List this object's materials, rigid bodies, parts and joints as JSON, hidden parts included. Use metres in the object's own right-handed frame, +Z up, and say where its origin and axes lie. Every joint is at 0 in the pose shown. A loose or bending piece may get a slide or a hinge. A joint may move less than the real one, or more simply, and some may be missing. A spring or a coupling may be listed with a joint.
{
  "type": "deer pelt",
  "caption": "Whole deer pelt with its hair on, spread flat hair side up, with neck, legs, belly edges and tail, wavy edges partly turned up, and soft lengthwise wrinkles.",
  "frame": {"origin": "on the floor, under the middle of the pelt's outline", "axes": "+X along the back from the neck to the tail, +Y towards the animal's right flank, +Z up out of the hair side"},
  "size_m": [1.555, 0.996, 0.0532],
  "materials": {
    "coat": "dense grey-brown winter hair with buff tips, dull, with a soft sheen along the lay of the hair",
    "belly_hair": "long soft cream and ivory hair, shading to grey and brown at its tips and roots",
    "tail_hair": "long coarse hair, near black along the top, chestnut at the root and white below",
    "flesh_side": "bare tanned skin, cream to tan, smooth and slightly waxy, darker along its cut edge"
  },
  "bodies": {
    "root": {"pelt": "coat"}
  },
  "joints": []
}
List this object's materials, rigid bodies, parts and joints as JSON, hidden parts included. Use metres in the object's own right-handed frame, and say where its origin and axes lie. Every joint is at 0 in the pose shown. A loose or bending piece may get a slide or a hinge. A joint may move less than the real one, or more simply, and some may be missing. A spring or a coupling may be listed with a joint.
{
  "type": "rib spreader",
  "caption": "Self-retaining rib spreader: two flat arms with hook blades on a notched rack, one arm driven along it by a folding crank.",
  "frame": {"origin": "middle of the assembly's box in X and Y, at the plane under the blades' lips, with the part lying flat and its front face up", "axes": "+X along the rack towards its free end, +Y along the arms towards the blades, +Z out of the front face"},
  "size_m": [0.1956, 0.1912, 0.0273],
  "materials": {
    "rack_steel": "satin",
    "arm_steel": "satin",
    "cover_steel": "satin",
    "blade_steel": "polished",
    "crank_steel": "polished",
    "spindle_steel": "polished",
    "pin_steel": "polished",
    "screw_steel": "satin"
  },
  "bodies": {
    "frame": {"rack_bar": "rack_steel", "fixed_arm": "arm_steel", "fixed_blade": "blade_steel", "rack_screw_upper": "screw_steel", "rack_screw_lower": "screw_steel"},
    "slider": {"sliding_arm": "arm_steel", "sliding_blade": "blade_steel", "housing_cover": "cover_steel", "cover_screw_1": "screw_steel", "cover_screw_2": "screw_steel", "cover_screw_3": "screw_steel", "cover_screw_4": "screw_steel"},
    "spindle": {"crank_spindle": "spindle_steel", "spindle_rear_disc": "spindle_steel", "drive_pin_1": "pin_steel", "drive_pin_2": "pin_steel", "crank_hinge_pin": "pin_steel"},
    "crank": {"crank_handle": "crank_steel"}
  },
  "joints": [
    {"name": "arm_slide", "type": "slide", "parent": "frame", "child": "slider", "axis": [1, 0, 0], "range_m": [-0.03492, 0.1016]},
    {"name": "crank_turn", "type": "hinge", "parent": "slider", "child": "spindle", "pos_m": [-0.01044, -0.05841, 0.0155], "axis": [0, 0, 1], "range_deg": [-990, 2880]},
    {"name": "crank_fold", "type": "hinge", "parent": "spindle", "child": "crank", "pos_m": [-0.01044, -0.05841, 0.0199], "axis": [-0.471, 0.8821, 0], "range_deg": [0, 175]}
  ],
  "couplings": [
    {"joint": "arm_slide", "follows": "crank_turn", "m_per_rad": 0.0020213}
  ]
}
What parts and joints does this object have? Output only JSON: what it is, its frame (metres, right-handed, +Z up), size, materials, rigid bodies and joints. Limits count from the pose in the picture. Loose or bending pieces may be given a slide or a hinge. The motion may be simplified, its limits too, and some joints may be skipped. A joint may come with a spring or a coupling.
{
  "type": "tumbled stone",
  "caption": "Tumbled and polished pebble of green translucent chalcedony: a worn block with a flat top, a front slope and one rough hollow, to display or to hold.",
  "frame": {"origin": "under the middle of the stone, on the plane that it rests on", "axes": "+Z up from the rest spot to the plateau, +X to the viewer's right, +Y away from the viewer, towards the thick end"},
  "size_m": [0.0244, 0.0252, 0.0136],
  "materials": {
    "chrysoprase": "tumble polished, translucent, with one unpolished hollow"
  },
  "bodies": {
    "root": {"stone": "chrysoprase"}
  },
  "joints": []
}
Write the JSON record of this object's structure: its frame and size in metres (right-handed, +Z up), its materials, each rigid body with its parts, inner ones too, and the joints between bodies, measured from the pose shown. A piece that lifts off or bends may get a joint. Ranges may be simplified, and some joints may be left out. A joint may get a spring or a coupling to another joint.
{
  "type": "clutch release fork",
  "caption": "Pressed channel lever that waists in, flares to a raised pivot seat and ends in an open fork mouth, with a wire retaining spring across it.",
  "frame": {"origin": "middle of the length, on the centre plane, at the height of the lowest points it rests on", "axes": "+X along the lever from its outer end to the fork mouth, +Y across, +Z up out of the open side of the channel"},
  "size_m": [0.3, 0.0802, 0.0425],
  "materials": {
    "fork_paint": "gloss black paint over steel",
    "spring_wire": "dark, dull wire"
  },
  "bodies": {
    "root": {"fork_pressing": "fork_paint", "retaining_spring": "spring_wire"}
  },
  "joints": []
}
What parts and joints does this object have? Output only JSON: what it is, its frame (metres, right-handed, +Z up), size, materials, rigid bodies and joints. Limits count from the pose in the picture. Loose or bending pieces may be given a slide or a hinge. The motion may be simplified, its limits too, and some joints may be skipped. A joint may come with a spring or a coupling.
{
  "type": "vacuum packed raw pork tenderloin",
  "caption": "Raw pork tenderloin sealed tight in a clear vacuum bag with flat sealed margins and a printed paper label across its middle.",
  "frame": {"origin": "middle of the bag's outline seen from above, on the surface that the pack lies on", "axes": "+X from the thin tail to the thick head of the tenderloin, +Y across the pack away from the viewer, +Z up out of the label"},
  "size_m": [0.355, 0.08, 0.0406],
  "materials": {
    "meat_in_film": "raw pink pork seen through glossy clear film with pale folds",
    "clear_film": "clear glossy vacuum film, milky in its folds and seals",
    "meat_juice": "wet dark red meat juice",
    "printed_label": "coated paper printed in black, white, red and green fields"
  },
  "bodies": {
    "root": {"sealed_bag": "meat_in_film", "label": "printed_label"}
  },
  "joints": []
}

INSTRUCTION — Identify the lines above with the word "shown". Copy them.

RESULT BELOW —
List this object's materials, rigid bodies, parts and joints as JSON, hidden parts included. Use metres in the object's own right-handed frame, +Z up, and say where its origin and axes lie. Every joint is at 0 in the pose shown. A loose or bending piece may get a slide or a hinge. A joint may move less than the real one, or more simply, and some may be missing. A spring or a coupling may be listed with a joint.
List this object's materials, rigid bodies, parts and joints as JSON, hidden parts included. Use metres in the object's own right-handed frame, and say where its origin and axes lie. Every joint is at 0 in the pose shown. A loose or bending piece may get a slide or a hinge. A joint may move less than the real one, or more simply, and some may be missing. A spring or a coupling may be listed with a joint.
Write the JSON record of this object's structure: its frame and size in metres (right-handed, +Z up), its materials, each rigid body with its parts, inner ones too, and the joints between bodies, measured from the pose shown. A piece that lifts off or bends may get a joint. Ranges may be simplified, and some joints may be left out. A joint may get a spring or a coupling to another joint.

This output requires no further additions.